We have our daily ritual of stocking the woodstove twice a day and feeding the animals too. Also, turns out, having a laundry machine is awesome. We were able to cancel our cloth diaper service (which we loved and used ever since Hutch was born, highly recommend Small Change Diaper Service in LaCrescent, MN) since we now have the ability to wash our own diapers whenever needed.
And certainly the largest perk of land living is being able to have guests sleep here with the ability to offer them multiple amenities- a bed, a shower, a little bit of space from the incessant talking of our three year old. This winter brought my high-school pal from England and his partner from Switzerland, friends from Florida, and Michael’s family from the wild west of Minnesota. Sure, nearly all of them were forced into sitting next to us in a 200 degree box, but only the lucky ones got to sit in ice while the winter winds whipped them in the face. So, yes, land living is quite luxurious.
To wrap up our winter stories, I cannot forget to tell you about Carl. Carl was created after our first big snowfall on December 9th.
Carl is our snowman/snowwoman/snowthem (not quite sure, Carl changes his identity quite often, usually depending on the weather). Carl has been restructured multiple times, sometimes by one of us, other times when Lalo visits.
Carl has been both large and small, with and without a nose, donning a scarf in colder weather but losing it again as temperatures rise. So far, we have kept Carl alive in some capacity or another. Carl often keeps a Mega Blok eye on the road. Other times, Carl is looking straight at our window, smirking at us with his Magna Tile smile.

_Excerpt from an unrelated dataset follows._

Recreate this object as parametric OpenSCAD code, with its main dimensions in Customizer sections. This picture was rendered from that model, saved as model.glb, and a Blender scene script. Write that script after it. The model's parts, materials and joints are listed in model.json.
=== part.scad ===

Hutch talks about Carl often, daily in fact. Hutch named Carl without ever meeting a Carl which I found impressive since he typically comes up with names like “Fapwinz” or “Frotz”.
Anyway, as I type this on February 10th, we might actually be seeing the end of Carl. We had an unusual stretch of 40 degree weather that Carl simply had no business staying put for. Carl is a bit symbolic of us- changing with the seasons, rediscovering ourselves, needing a little help from time to time, ebbing and flowing with life around us.